Funnier than Twilight

Java Heat

By Hope Madden

The low-rent exotic thriller Java Heat is best if viewed as a comedy. It does, indeed, get off two intentionally funny lines, flanked on all sides by hundreds of unintentionally yet no less hilarious bits.

Kellan Lutz (the weirdly muscular vampire from Twilight) is Jake, an American beefcake suspiciously on hand when a suicide bomber kills the Sultana of Indonesia. Hashim (Ario Bayu) – the last good cop in Java – reluctantly teams up with the pec-tasatic American because this crime scene doesn’t pass the smell test.

Can the reserved and spiritual Hashim teach the hotheaded American to listen first, act later? Might it have been possible for the moderately skillful Bayu to teach the utterly talentless Lutz to act, period?

Nope and nope.

Lutz ably undresses, shouts Semper Fi, smirks, undresses again, frowns.

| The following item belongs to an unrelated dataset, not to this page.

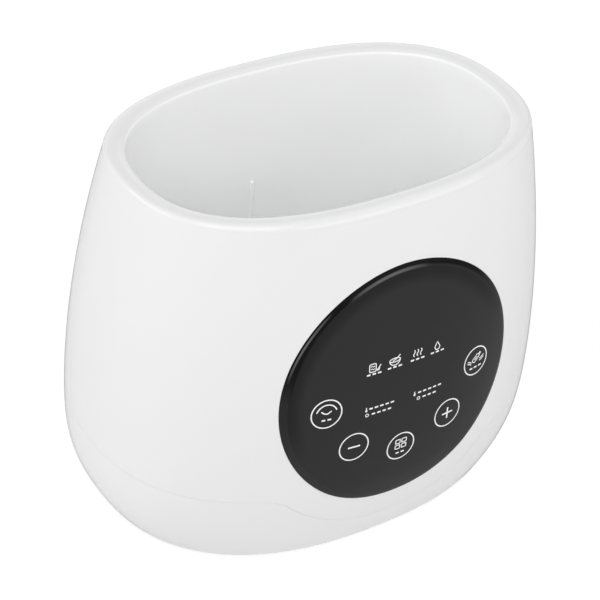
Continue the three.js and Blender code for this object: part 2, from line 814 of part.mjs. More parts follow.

The real problems arise when he tries to deliver lines.

Lutz is bad in a way that exposes a profound lack of talent. As the flamboyant villain Malik, Mickey Rourke is bad in the manner of a genuine talent whoring himself out after a career of bad decisions. Think Brando in The Island of Dr. Moreau, only with a sketchy interest in little boys and a wildly ludicrous French accent. I believe it was supposed to be French. He  has that Pepe Le Pew thing going on.

Given his unnatural appearance, Rourke has been relegated to the role of a freak in basically every gig since the mid Nineties. I doubt he even delivers scripted lines anymore – just puts on a leopard print poet’s blouse and some Zubaz, affects a project-inappropriate accent, and fondles an exotic pet. The films just kind of happen around him.

What happens here is a poorly written exercise in culture clashing and learning to appreciate our differences. Because it’s not religion that’s tearing us apart, it’s greed. Except when it is actually also religion.

Writer/director Conor Allyn’s high concept about human dignity and cultural respect is admirable. I’m sure it must have seemed downright adorable to Rahayu Saraswati, who plays the hooker that’s riddled with bullets while handcuffed in her underpants.

Jave Heat is not the kind of film you expect to find on a big screen. It’s the kind of film fans of Jean-Claude Van Damme and Michael Pare might expect to see in their Netflix recommendations. Between the big release and loads of laughs, it’s already an unexpected success.